_To be done:_
Check each line of the material below, and copy it if it holds the string "axes".
#### Data excerpt
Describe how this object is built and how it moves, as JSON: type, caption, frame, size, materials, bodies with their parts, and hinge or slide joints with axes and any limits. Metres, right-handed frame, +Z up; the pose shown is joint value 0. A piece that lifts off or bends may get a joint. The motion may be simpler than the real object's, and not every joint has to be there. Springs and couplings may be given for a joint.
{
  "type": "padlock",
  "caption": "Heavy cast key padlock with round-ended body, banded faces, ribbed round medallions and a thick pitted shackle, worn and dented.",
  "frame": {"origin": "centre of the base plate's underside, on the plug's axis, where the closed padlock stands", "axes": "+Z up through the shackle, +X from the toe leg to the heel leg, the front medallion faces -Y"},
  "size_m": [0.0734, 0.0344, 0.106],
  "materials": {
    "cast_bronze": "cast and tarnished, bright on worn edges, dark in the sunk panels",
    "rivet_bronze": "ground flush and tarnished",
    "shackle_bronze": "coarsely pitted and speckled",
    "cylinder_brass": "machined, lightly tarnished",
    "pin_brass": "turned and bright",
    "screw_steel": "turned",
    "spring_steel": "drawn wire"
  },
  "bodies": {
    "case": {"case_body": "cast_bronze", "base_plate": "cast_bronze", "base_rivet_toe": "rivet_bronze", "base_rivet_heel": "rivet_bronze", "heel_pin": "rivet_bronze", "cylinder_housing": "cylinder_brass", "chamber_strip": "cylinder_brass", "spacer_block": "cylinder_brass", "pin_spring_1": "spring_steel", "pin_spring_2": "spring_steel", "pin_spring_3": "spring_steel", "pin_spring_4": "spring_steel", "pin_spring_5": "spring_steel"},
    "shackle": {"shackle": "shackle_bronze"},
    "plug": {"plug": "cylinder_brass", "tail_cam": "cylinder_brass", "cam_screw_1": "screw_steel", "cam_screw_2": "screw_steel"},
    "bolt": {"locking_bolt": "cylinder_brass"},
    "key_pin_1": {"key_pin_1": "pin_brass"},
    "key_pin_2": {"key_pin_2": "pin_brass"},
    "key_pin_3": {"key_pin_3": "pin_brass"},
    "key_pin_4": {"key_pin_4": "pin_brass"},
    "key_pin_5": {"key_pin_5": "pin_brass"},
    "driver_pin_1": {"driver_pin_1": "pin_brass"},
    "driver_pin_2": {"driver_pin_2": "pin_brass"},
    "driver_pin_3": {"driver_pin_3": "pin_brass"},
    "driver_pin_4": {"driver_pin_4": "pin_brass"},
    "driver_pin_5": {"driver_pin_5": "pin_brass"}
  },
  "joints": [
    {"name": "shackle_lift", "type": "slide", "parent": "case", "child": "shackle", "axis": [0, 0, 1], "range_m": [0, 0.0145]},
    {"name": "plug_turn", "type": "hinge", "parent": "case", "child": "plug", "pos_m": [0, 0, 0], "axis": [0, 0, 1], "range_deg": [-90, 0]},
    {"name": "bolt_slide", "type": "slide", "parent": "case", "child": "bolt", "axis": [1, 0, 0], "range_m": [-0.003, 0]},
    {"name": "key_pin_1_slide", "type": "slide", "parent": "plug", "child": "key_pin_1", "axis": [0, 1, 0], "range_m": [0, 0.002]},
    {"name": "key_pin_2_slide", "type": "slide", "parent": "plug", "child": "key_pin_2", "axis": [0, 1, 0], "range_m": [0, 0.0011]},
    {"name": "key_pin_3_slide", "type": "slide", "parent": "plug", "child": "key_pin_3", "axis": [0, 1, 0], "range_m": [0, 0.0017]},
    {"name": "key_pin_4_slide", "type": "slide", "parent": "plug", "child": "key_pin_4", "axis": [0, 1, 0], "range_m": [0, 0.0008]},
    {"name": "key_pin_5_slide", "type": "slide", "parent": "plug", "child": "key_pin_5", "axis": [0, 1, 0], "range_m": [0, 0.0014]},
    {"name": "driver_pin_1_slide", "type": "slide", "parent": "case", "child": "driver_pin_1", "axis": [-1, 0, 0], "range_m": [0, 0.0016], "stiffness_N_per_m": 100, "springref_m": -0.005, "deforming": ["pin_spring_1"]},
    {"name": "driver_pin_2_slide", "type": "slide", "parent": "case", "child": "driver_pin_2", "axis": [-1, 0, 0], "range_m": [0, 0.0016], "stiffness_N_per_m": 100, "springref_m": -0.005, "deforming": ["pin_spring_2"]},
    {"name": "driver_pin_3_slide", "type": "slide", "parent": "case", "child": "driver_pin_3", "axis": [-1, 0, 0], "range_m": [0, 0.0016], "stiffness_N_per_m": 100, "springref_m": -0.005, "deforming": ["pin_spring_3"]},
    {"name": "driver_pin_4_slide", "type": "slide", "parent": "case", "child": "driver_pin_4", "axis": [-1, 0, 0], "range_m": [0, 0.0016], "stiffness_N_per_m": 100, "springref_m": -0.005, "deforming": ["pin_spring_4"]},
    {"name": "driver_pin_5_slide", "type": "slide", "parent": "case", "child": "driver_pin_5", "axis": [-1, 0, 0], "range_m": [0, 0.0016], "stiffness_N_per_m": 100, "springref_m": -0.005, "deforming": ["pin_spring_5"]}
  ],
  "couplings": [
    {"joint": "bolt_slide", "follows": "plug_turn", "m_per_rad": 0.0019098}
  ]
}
########
_Solution for this task:_
Describe how this object is built and how it moves, as JSON: type, caption, frame, size, materials, bodies with their parts, and hinge or slide joints with axes and any limits. Metres, right-handed frame, +Z up; the pose shown is joint value 0. A piece that lifts off or bends may get a joint. The motion may be simpler than the real object's, and not every joint has to be there. Springs and couplings may be given for a joint.
  "frame": {"origin": "centre of the base plate's underside, on the plug's axis, where the closed padlock stands", "axes": "+Z up through the shackle, +X from the toe leg to the heel leg, the front medallion faces -Y"},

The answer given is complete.